Ingredients for - African Cabbage Stew

1. Cabbage, diced - 1 large head
2. Canola oil - ¼ cup
3. Onion, diced - 1
4. Minced garlic - 2 teaspoons
5. Roma (plum) tomatoes, diced - 4
6. Water - 1 cup
7. Tomato paste - 1 (6 ounce) can
8. Mackerel in tomato sauce - 1 (15 ounce) can
9. Red pepper flakes, or to taste - 1 pinch
10. Seasoned salt, or to taste - 1 pinch

How to cook deliciously - African Cabbage Stew

1. Stage

Place cabbage into a large pot and cover with salted water; bring to a boil. Reduce heat to medium-low and simmer until just tender, about 10 minutes. Drain.

2. Stage

Heat canola oil in a saucepan over medium heat. Cook and stir onion and garlic in hot oil until onion is translucent, 5 to 7 minutes.

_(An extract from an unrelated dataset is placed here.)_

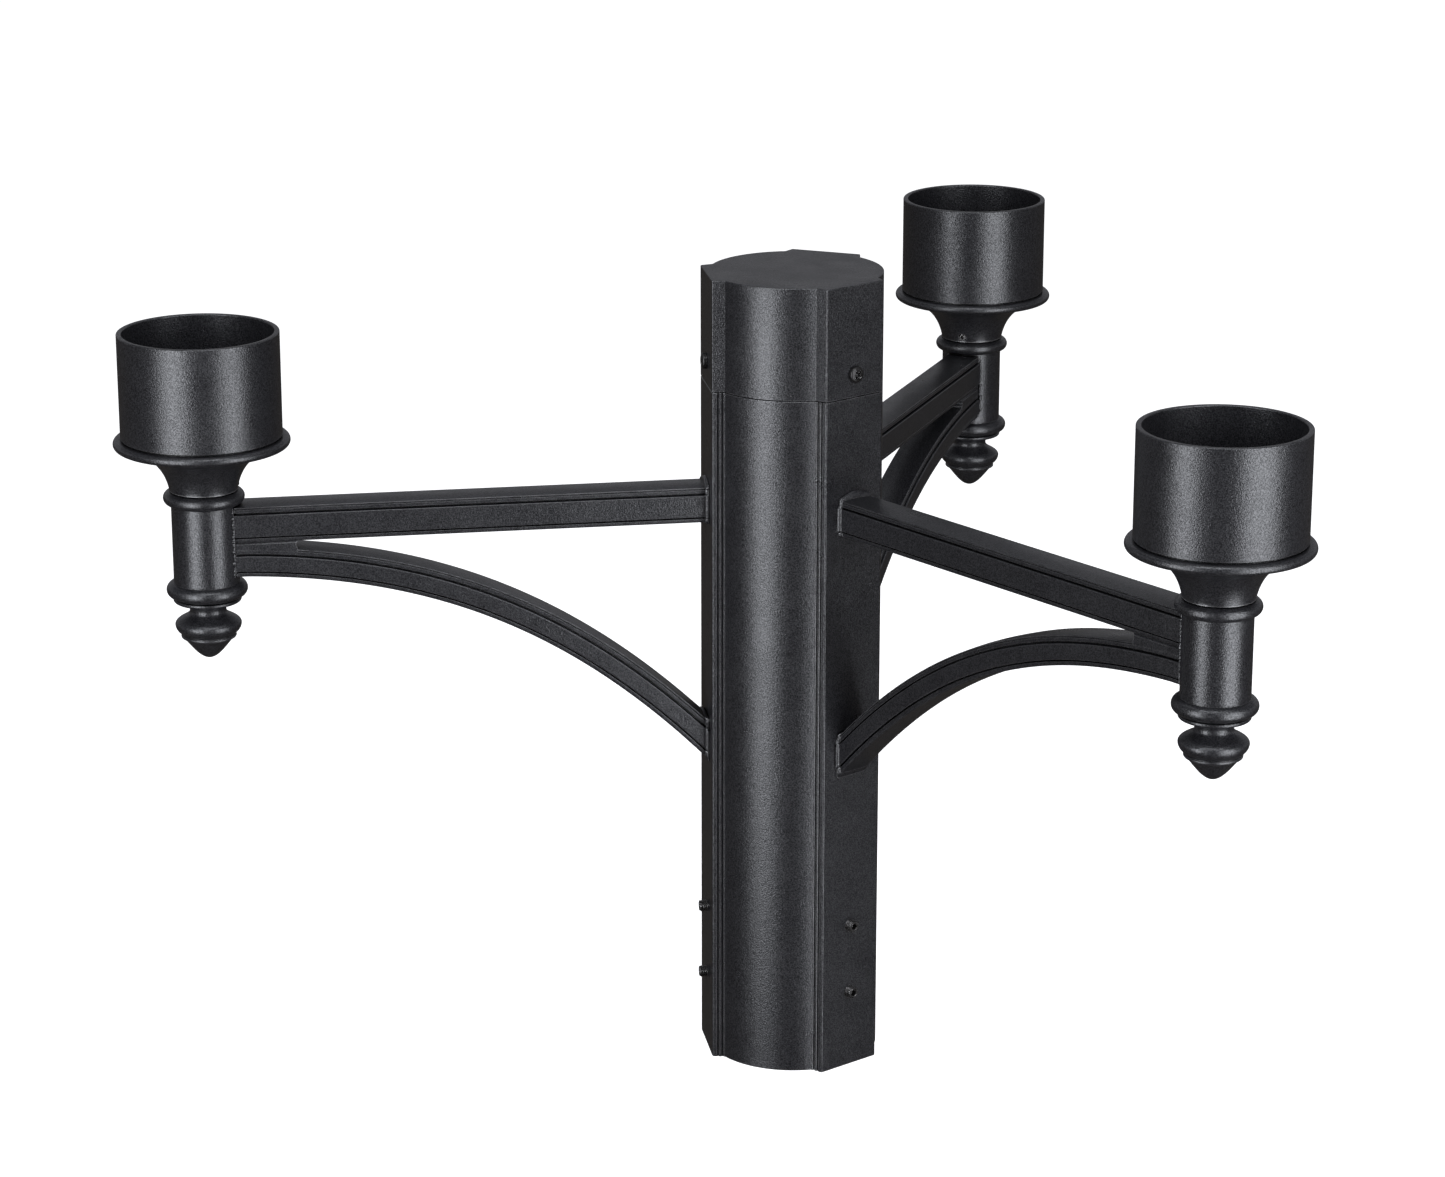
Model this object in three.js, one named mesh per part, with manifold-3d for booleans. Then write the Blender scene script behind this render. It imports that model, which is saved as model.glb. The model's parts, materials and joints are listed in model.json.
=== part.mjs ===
// Three-arm lamp post head: a column that slips over the top of a round post, a screwed
// cap that closes it, and three bracket arms that each carry a lantern cup.
//
// Millimetres, +Z up. The origin is the centre of the post stop's underside, where the
// top of the post ends. Arm 1 points along +Y, and arms 2 and 3 follow at 120 degrees.
// Inside an arm's group +X points away from the column; inside a cup's group the origin
// is the centre of the cup's rim, so everything under the rim has a negative height.

import * as THREE from 'three';
import { mergeVertices } from 'three/addons/utils/BufferGeometryUtils.js';
import Module from 'manifold-3d';

const wasm = await Module();
wasm.setup();

// ---------- driving dimensions ----------

const CLEARANCE = 0.3; // gap between two pieces that touch on the real object

// Layout
const ARM_ANGLES = [90, 210, 330]; // degrees about +Z
const CUP_AXIS_X = 284; // column axis to cup axis
const RIM_Z = 236; // cup rims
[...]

Stir tomatoes into onion mixture, place cover on saucepan, and cook until tomatoes are soft, 10 to 15 minutes.

3. Stage

Mix water and tomato paste in a small bowl until smooth; pour into the saucepan. Stir the mixture, replace the cover, and cook another 5 minutes. Add mackerel in tomato sauce; season with red pepper flakes and seasoned salt. Stir drained cabbage into the mixture. Cover saucepan and simmer mixture until mackerel is hot, 10 to 15 minutes.